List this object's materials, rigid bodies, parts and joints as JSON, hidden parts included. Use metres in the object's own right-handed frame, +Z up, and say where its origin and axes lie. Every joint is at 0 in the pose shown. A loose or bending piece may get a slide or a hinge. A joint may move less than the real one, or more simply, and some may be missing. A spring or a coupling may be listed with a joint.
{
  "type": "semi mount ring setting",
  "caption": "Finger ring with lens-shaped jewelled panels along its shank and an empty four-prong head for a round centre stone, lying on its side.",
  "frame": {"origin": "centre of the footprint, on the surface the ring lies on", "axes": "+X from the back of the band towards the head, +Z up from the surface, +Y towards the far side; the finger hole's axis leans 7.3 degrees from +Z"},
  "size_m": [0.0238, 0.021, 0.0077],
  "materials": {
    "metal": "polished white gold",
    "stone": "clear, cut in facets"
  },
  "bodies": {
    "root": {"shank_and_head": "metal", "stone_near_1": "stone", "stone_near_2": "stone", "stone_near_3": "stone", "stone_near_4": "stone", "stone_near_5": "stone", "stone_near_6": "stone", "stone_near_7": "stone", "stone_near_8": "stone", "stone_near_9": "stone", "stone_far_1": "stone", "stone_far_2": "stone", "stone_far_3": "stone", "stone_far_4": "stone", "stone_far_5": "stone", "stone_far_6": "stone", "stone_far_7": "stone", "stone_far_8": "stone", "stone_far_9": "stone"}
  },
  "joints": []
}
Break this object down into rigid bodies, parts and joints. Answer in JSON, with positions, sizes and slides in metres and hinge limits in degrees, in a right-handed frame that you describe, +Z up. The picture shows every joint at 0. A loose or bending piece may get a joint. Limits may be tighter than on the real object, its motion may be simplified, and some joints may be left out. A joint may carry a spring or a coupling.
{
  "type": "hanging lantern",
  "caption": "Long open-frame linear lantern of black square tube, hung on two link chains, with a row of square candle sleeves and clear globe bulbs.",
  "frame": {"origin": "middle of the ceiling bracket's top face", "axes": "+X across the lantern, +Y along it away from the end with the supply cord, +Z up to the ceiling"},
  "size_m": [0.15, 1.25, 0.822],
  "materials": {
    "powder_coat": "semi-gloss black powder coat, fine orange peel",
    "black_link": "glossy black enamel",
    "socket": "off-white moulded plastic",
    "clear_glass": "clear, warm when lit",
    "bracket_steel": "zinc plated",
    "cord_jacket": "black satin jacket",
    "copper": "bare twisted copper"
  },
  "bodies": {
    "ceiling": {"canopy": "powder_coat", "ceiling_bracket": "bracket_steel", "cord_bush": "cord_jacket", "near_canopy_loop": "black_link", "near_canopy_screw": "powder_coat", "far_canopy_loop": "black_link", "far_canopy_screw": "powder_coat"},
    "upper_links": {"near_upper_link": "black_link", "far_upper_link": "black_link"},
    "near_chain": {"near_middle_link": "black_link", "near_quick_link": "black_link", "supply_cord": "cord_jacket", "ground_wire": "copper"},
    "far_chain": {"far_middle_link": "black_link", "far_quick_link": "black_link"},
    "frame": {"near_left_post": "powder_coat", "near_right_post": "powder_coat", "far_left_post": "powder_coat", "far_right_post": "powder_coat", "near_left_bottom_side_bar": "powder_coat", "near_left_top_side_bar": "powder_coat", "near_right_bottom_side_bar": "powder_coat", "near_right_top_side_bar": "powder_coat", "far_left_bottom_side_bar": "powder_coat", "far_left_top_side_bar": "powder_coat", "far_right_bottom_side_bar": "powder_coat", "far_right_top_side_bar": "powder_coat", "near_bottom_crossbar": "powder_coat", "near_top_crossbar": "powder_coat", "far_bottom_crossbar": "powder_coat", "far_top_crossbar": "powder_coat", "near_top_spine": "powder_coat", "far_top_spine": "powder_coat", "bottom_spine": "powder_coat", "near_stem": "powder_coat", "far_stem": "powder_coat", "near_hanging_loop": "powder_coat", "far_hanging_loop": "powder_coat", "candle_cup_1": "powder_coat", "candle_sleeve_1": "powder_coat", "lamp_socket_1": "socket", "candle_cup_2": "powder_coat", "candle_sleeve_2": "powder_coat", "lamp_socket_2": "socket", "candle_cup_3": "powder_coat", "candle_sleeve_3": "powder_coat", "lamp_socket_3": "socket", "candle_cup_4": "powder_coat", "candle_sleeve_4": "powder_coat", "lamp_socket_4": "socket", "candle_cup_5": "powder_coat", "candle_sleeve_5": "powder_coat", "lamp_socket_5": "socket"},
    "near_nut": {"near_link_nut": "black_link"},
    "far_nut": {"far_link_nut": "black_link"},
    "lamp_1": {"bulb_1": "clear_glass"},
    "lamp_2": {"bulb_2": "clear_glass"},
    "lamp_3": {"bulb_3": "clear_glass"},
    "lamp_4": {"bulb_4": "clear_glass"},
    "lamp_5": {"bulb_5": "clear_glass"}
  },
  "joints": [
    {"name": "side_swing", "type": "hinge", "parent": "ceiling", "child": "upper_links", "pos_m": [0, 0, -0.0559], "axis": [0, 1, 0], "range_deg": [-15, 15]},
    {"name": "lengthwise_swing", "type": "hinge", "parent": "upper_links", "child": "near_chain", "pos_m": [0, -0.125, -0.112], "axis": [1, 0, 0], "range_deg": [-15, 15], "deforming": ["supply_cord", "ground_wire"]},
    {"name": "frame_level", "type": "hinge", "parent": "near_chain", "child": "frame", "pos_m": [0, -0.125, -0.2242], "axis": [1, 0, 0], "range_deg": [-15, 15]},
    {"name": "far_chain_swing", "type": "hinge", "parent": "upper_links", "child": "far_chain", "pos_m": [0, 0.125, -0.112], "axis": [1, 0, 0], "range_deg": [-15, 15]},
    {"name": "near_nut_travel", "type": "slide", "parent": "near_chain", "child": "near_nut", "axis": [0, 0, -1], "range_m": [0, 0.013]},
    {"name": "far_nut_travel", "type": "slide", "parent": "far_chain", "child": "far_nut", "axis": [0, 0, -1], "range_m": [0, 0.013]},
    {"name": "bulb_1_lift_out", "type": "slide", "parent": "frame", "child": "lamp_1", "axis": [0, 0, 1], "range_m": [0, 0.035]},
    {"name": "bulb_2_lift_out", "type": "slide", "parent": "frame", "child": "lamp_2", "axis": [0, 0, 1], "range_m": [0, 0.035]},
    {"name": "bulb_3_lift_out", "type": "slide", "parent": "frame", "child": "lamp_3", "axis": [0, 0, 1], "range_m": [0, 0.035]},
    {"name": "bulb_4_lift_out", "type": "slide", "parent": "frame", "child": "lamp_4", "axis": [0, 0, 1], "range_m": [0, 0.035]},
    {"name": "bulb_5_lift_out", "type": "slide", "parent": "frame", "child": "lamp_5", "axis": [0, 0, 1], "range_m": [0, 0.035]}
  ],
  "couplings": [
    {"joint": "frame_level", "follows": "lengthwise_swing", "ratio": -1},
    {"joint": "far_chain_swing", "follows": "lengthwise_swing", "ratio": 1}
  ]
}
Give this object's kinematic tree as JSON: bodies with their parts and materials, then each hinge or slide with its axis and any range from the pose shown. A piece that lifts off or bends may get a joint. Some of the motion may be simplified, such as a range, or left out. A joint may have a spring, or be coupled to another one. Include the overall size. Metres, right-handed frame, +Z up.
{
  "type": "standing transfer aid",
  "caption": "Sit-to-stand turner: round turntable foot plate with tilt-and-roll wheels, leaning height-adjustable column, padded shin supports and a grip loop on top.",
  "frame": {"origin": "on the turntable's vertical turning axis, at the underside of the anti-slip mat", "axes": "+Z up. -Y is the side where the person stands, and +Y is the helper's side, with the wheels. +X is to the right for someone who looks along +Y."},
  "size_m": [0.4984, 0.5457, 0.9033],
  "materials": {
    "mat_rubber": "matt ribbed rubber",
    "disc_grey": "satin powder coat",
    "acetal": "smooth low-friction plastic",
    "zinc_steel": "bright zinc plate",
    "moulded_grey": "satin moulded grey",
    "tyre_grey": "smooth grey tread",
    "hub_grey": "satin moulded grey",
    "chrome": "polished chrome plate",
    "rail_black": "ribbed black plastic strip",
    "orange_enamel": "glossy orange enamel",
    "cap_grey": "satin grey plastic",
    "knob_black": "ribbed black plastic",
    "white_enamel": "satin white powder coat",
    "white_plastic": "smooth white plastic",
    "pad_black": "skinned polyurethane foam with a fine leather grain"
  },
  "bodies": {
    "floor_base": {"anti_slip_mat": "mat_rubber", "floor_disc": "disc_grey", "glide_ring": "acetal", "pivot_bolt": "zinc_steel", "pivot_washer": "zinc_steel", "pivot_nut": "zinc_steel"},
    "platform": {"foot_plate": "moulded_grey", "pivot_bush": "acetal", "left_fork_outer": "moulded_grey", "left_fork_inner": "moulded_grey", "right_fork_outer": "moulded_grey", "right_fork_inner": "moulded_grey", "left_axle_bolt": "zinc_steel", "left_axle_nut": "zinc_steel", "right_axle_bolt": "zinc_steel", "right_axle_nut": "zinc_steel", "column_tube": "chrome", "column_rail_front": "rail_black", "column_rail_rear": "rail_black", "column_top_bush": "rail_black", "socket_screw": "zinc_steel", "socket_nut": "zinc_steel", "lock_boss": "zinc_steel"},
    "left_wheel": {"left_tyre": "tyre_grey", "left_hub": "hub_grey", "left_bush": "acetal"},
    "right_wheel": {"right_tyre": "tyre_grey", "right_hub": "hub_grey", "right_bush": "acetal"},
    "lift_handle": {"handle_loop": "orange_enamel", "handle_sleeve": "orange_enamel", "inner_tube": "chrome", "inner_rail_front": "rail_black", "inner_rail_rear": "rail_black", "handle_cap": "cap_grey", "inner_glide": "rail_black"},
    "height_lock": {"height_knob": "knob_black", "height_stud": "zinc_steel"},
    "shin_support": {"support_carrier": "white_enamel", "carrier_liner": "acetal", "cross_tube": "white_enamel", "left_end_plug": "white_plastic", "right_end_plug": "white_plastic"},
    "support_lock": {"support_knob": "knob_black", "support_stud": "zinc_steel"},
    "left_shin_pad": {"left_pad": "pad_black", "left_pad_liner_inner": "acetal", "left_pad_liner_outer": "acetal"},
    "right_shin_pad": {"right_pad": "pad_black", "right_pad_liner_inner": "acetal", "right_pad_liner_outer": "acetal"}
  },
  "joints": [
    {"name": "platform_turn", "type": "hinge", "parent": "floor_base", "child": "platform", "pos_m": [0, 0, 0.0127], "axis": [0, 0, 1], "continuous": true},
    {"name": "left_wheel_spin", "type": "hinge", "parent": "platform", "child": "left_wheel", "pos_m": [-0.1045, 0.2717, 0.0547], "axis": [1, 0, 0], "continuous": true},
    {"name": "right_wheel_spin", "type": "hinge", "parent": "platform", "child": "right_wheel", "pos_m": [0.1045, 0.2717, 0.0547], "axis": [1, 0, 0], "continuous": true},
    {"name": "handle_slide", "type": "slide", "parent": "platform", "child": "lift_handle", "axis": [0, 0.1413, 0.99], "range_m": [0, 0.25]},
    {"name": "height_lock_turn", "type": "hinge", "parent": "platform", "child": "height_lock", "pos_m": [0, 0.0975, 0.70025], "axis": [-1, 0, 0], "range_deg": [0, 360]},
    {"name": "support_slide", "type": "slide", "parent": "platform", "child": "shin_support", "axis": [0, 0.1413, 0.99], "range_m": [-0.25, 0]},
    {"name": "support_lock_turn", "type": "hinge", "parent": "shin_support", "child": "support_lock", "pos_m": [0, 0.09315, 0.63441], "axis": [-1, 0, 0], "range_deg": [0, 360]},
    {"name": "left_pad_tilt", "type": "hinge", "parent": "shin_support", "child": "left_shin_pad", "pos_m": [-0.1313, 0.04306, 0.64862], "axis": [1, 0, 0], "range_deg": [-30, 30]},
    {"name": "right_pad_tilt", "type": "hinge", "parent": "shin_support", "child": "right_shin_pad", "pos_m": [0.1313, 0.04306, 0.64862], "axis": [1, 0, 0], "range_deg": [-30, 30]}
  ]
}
==*==
Identify lines with the string "pose". Copy each one.

List this object's materials, rigid bodies, parts and joints as JSON, hidden parts included. Use metres in the object's own right-handed frame, +Z up, and say where its origin and axes lie. Every joint is at 0 in the pose shown. A loose or bending piece may get a slide or a hinge. A joint may move less than the real one, or more simply, and some may be missing. A spring or a coupling may be listed with a joint.
Give this object's kinematic tree as JSON: bodies with their parts and materials, then each hinge or slide with its axis and any range from the pose shown. A piece that lifts off or bends may get a joint. Some of the motion may be simplified, such as a range, or left out. A joint may have a spring, or be coupled to another one. Include the overall size. Metres, right-handed frame, +Z up.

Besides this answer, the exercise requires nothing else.